Required task | Extract, unchanged, every line from the top of the material below through the line with "settings: Attributes of the node.", and no more.

################

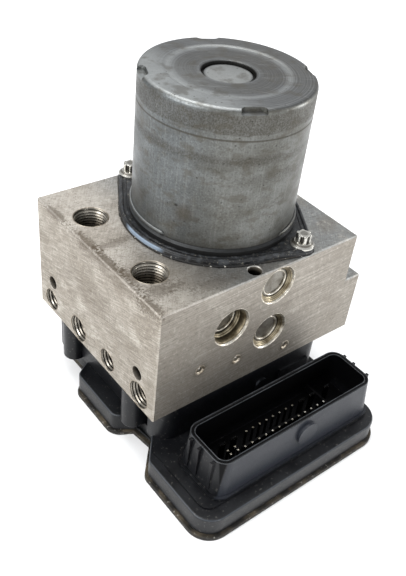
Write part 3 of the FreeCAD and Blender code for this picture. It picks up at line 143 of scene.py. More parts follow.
class Shade:
    """A material in the making: its tree, its shader and the point in millimetres."""

    def __init__(self, name: str, metallic: float, roughness: float, ior: float = 1.5,
                 specular: float = 0.5) -> None:
        """Starts a material with one shader.

        Args:
            name: The material's name.
            metallic: The shader's metallic value.
            roughness: Its roughness where no pattern is linked.
            ior: Its index of refraction.
            specular: Its specular level, below one half where dust dulls the gloss.
        """
        self.material = bpy.data.materials.new(name)
        self.material.use_nodes = True
        self.tree = self.material.node_tree
        self.shader = self.tree.nodes["Principled BSDF"]
        for label, value in (("Metallic", metallic), ("Roughness", roughness), ("IOR", ior),
                             ("Specular IOR Level", specular)):
            self.shader.inputs[label].default_value = value
        place = self.add("TexCoord", (), "Object")
        self.point = self.add("VectorMath", {0: place, "Scale": 1.0 / MM}, operation="SCALE")
        self.x, self.y, self.z = (self.add("SeparateXYZ", (self.point,), axis) for axis in range(3))
        normal = self.add("TexCoord", (), "Normal")
        self.facing = [self.add("SeparateXYZ", (normal,), axis) for axis in range(3)]

    def add(self, kind: str, inputs: Any, output: Any = 0, **settings: Any) -> Socket:
        """Adds a node with its settings and links.

        Args:
            kind: The node's type, without its usual first part.
            inputs: Values in order, or by socket name or number. A value is a number, a
                hex colour or the socket that feeds it.
            output: Name or number of the socket to hand back.
            settings: Attributes of the node.

        Returns:
            The output socket.
        """
        node = self.tree.nodes.new("ShaderNode" + kind)
        for name, value in settings.items():
            setattr(node, name, value)
        for name, value in (inputs.items() if isinstance(inputs, dict) else enumerate(inputs)):
            if isinstance(value, bpy.types.NodeSocket):
                self.tree.links.new(value, node.inputs[name])
            elif isinstance(value, str):
                node.inputs[name].default_value = hex_to_linear(value)
            else:
                node.inputs[name].default_value = value
        return node.outputs[output]

    def share(self, *factors: Any) -> Any:
        """The product of its factors.

        Args:
            factors: Each is a number, a socket or a ramp. A ramp is a value, where it
                starts, where it ends and its most: it goes smoothly from 0 to its most.

        Returns:
            A number or a socket.
        """
        product: Any = None
        for factor in factors:
            if isinstance(factor, tuple):
                value, start, end, most = factor
                factor = self.add("MapRange", (value, start, end, 0.0, most), **SMOOTH)
            product = factor if product is None else self.add("Math", (product, factor), **TIMES)
        return product

    def layered(self, base: Any, layers: Sequence[tuple[Any, ...]]) -> Socket:
        """Lays colours over a base, one after another.

        Args:
            base: The lowest colour.
            layers: For each, the factors of its share, and then its colour.

        Returns:
            The colour of them all.
        """
        tone = base
        for *factors, colour in layers:
            tone = self.add("Mix", {0: self.share(*factors), 6: tone, 7: colour}, 2, data_type="RGBA")
        return tone

    def band(self, value: Socket, edges: Edges) -> Socket:
        """1 in a band: a smooth rise over the first two edges times a fall over the last two."""
        fall = self.add("MapRange", (value, edges[2], edges[3], 1.0, 0.0), **SMOOTH)
        return self.share((value, edges[0], edges[1], 1.0), fall)

    def inside(self, box: Sequence[Edges]) -> Socket:
        """1 inside a box with soft sides: a band along X times one along Y times one along Z."""
        return self.share(*(self.band(*pair) for pair in zip((self.x, self.y, self.z), box)))

    def grain(self, size: Triple, detail: float = 3.0, tilt: float = 0.0, axis: str = "X_AXIS",
              seed: float = 0.0) -> Socket:
        """Noise whose blobs are size millimetres long on each axis, turned about one axis.

        Args:
            size: Length of a blob along X, Y and Z, in millimetres.
            detail: Octaves of finer noise.
            tilt: Turn of the pattern in degrees.
            axis: The axis that it turns about.
            seed: Offset that makes another pattern of the same kind.

        Returns:
            A value that lies about 0.5.
        """
        turned = self.point
        if tilt:
            turned = self.add("VectorRotate", {"Vector": turned, "Angle": math.radians(tilt)},
                              rotation_type=axis)
        stretched = self.add("VectorMath", (turned, size), operation="DIVIDE")
        moved = self.add("VectorMath", (stretched, (seed, 2.3 * seed, -1.7 * seed)), **PLUS)
        return self.add("TexNoise", {"Vector": moved, "Scale": 1.0, "Detail": detail,
                                     "Roughness": 0.55})

    def reach(self, centre: Triple, radii: Triple) -> Socket:
        """Distance from a centre in units of the radii: 1 on the ellipsoid."""
        offset = self.add("VectorMath", (self.point, centre), **LESS)
        shared = self.add("VectorMath", (offset, radii), operation="DIVIDE")
        return self.add("VectorMath", (shared,), "Value", operation="LENGTH")

    def finish(self, colour: Socket, roughness: Optional[Socket] = None,
               height: Optional[Socket] = None, relief_mm: float = 0.02) -> bpy.types.Material:
        """Links the patterns to the shader.

        Args:
            colour: The base colour.
            roughness: The roughness pattern.
            height: The relief pattern, from 0 to 1.
            relief_mm: How deep the relief is.

        Returns:
            The finished material.
        """
        self.tree.links.new(colour, self.shader.inputs["Base Color"])
        if roughness is not None:
            self.tree.links.new(roughness, self.shader.inputs["Roughness"])
        if height is not None:
            bump = self.add("Bump", {"Height": height, "Distance": relief_mm * MM, "Strength": 1.0})
            self.tree.links.new(bump, self.shader.inputs["Normal"])
        return self.material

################

Full solution |
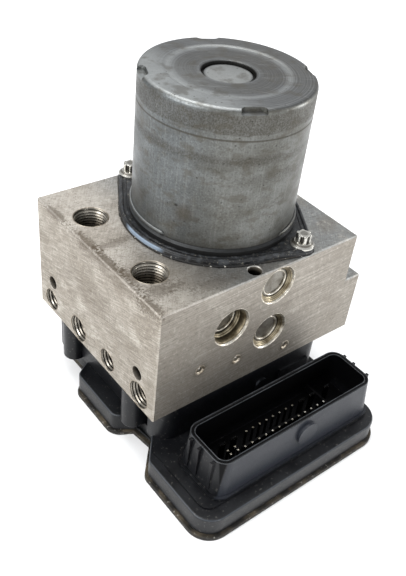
Write part 3 of the FreeCAD and Blender code for this picture. It picks up at line 143 of scene.py. More parts follow.
class Shade:
    """A material in the making: its tree, its shader and the point in millimetres."""

    def __init__(self, name: str, metallic: float, roughness: float, ior: float = 1.5,
                 specular: float = 0.5) -> None:
        """Starts a material with one shader.

        Args:
            name: The material's name.
            metallic: The shader's metallic value.
            roughness: Its roughness where no pattern is linked.
            ior: Its index of refraction.
            specular: Its specular level, below one half where dust dulls the gloss.
        """
        self.material = bpy.data.materials.new(name)
        self.material.use_nodes = True
        self.tree = self.material.node_tree
        self.shader = self.tree.nodes["Principled BSDF"]
        for label, value in (("Metallic", metallic), ("Roughness", roughness), ("IOR", ior),
                             ("Specular IOR Level", specular)):
            self.shader.inputs[label].default_value = value
        place = self.add("TexCoord", (), "Object")
        self.point = self.add("VectorMath", {0: place, "Scale": 1.0 / MM}, operation="SCALE")
        self.x, self.y, self.z = (self.add("SeparateXYZ", (self.point,), axis) for axis in range(3))
        normal = self.add("TexCoord", (), "Normal")
        self.facing = [self.add("SeparateXYZ", (normal,), axis) for axis in range(3)]

    def add(self, kind: str, inputs: Any, output: Any = 0, **settings: Any) -> Socket:
        """Adds a node with its settings and links.

        Args:
            kind: The node's type, without its usual first part.
            inputs: Values in order, or by socket name or number. A value is a number, a
                hex colour or the socket that feeds it.
            output: Name or number of the socket to hand back.
            settings: Attributes of the node.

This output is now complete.